By Will GrayOctober 22, 2018, 2:44 pm

There's a new world No. 1, and a fresh crop of young guns eager to make their mark on the PGA Tour in 2019. But according to Paul Azinger, the player with the highest ceiling is still the same as it was when he was walking inside the ropes.

Azinger was named Monday as lead golf analyst for NBC Sports, and on "Morning Drive" he was asked which player is the best when all are playing their best. The former PGA champion pondered new world No. 1 Brooks Koepka and former No. 1 Dustin Johnson, but he came back around to a familiar answer: Tiger Woods.
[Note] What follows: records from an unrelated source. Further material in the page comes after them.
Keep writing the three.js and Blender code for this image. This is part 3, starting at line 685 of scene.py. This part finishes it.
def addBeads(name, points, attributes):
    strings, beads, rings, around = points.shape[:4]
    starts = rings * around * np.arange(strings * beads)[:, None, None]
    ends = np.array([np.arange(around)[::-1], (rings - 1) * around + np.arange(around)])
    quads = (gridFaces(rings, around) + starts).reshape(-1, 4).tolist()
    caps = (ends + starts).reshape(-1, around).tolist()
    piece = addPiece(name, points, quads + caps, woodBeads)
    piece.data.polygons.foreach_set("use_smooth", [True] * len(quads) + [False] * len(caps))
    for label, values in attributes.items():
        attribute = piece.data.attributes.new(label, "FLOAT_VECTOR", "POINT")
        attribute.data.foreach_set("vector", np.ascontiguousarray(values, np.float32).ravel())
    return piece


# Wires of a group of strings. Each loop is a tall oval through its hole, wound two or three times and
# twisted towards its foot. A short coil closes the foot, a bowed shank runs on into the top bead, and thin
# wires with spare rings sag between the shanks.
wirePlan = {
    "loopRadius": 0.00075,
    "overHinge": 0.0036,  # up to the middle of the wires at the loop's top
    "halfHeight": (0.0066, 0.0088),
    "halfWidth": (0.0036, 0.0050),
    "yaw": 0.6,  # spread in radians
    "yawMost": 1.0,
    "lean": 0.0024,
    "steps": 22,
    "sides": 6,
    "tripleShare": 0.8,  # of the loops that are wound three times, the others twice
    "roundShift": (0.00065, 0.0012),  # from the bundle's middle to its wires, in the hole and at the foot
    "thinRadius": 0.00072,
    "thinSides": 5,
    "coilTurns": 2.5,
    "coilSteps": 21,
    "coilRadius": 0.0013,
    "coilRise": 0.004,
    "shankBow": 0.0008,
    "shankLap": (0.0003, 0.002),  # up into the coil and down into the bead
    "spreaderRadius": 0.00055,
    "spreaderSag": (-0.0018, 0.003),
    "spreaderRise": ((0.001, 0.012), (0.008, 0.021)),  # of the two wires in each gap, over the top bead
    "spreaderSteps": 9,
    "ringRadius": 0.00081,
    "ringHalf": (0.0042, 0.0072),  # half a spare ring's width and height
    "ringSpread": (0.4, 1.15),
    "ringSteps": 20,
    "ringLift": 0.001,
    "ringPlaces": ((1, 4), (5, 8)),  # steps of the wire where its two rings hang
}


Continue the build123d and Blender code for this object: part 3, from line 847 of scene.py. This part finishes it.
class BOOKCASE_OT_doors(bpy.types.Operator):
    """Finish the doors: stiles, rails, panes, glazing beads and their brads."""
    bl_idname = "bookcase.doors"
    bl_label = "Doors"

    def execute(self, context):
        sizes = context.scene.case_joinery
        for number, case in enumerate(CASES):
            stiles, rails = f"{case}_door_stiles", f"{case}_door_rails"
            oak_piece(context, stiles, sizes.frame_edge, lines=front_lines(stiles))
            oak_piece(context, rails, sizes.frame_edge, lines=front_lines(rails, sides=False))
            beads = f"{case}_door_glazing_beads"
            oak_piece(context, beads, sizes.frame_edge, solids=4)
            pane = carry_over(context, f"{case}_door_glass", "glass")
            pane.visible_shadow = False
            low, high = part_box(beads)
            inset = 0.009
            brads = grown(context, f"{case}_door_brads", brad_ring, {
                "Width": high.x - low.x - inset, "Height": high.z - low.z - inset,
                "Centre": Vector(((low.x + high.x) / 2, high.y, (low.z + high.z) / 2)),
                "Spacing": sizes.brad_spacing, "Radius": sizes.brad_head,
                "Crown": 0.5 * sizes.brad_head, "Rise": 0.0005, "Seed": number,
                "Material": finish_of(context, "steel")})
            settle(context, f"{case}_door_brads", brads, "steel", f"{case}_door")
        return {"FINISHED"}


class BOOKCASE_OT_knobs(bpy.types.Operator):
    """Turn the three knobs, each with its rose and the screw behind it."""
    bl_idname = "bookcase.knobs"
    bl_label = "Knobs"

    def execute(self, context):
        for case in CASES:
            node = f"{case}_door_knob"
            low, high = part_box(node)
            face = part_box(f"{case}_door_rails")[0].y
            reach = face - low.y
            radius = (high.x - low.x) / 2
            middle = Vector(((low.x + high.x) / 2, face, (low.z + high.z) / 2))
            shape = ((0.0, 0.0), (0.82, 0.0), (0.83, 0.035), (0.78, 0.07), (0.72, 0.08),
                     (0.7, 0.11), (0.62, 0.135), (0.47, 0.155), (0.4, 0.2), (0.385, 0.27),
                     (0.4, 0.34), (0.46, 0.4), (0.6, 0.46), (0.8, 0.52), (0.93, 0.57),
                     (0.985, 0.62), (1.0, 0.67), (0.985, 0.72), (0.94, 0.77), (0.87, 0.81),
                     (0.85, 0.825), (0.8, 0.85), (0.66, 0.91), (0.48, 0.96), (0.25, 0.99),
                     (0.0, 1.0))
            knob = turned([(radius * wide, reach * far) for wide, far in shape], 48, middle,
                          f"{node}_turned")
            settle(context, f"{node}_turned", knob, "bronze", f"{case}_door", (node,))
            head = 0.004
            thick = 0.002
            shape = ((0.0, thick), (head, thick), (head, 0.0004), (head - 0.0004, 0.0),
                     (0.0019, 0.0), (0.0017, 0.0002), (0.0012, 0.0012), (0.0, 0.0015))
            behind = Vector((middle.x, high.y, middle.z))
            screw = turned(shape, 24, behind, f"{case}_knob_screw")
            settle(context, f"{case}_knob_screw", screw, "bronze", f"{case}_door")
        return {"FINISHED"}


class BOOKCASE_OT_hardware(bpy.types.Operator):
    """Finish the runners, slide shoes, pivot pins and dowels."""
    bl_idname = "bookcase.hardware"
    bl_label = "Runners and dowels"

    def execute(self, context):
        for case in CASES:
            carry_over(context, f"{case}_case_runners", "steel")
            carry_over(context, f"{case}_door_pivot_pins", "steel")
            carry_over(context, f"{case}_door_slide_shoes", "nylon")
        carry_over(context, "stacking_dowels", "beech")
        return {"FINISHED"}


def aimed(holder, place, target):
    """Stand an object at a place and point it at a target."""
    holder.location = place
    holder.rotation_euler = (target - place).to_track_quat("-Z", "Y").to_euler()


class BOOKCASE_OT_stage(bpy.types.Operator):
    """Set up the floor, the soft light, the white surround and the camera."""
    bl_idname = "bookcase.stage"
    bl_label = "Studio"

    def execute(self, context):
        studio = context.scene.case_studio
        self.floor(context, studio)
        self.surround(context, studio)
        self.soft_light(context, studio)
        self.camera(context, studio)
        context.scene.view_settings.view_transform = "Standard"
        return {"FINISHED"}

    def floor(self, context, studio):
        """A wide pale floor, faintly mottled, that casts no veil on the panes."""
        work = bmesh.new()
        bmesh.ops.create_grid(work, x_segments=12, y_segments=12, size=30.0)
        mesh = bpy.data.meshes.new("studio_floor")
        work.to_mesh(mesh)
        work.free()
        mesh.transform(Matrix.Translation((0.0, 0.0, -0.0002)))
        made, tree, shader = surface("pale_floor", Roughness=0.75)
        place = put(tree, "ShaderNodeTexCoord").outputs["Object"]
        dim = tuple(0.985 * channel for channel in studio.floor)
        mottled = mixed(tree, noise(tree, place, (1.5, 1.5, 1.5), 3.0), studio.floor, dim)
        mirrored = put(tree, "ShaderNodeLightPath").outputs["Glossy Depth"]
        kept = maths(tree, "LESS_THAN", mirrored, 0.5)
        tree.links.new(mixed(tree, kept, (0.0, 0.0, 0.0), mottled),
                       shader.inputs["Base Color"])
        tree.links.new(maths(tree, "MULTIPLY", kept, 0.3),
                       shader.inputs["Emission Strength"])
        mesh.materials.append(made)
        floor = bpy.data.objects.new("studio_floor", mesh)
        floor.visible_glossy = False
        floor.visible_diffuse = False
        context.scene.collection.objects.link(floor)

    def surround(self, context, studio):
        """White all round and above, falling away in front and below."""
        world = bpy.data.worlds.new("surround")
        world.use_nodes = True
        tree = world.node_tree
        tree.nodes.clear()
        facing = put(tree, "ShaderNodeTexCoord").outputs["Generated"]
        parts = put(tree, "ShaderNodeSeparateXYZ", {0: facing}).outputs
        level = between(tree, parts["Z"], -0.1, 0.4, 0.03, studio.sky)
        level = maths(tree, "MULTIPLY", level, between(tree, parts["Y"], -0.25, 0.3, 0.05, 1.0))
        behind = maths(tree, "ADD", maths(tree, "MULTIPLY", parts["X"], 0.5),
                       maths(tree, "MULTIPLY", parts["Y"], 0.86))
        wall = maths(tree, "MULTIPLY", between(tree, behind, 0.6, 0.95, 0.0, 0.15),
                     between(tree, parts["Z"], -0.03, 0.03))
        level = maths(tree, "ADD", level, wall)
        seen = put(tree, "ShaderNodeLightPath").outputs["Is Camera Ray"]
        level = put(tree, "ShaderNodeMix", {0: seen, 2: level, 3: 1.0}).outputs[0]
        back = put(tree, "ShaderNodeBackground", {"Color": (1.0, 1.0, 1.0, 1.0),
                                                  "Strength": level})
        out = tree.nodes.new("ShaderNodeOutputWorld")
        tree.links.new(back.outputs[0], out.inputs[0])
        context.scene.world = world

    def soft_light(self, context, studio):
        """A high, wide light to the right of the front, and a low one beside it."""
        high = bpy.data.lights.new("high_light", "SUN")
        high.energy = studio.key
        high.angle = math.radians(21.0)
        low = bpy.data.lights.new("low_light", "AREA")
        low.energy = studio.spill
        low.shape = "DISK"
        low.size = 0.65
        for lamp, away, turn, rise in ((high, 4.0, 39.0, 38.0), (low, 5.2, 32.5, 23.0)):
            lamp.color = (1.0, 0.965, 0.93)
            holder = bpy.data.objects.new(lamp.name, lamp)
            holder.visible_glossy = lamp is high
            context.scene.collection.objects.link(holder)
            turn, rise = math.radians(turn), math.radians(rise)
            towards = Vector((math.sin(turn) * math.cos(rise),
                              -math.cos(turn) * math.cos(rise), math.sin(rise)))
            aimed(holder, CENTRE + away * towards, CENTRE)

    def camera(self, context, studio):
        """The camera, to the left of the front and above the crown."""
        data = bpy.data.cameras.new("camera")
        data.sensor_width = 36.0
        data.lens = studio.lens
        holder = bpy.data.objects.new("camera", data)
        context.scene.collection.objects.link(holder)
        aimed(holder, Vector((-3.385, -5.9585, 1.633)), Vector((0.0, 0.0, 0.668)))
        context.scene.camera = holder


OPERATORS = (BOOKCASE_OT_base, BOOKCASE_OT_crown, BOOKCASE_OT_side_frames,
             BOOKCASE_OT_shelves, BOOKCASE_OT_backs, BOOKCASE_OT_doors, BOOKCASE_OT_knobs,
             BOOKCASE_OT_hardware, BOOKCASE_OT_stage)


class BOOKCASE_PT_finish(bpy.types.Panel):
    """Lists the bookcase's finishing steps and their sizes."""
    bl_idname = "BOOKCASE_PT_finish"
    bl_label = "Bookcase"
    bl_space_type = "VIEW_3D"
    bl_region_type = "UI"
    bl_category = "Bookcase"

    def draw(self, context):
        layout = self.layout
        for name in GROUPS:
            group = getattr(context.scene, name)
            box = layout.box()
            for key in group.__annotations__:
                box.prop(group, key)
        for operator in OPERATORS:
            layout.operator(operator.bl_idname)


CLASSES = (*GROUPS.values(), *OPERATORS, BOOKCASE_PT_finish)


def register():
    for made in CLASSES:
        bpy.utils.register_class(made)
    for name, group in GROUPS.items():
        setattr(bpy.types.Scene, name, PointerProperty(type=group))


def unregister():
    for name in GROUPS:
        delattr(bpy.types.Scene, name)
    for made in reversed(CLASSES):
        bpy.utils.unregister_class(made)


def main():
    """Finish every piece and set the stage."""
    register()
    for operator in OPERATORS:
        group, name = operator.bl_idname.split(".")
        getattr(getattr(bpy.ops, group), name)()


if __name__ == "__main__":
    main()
"I just can't see anybody beating Tiger when Tiger's at his best. I just can't see it," Azinger said. "He's not his best yet, but he's almost his best. And when Tiger's his best, there's more that comes with Tiger than just the score he shoots. That crowd comes with Tiger, and it's a whole 'nother dynamic when Tiger's at his best. And I'm just going to have to say that when Tiger's at his best, he's still the best."

Woods, 42, started this year ranked No. 656 in the world but had a resurgent season that included a pair of near-misses at The Open and PGA Championship and culminated with his win at the Tour Championship that ended a five-year victory drought. For Azinger, the question now becomes how he can follow up a breakthrough campaign as he looks to contend consistently against players from a younger generation.

"That's why we watch, to see if he can maintain that. To see what he's capable of," Azinger said. "Now longevity becomes the issue for Tiger Woods. In seven or eight years, he's going to be 50 years old. That goes fast. I'm telling you, that goes really fast."

When Woods returns to action, he'll do so with a focus on the upcoming Masters as he looks to capture the 15th major title that has eluded him for more than a decade. With bombers like Koepka and Johnson currently reigning on the PGA Tour, Azinger believes the key for Woods will be remaining accurate while relying on the world-class iron play that has been a strength throughout his career.

"I think he's going to have to recognize that he's not the beast out there when it comes to smacking that ball off the tee. But I'd like to see him try to hit a couple more fairways periodically. That'd be nice," he said. "If he can drive that ball in the fairway, with that putter, we've seen what his putter is capable of. The sky's the limit, boys."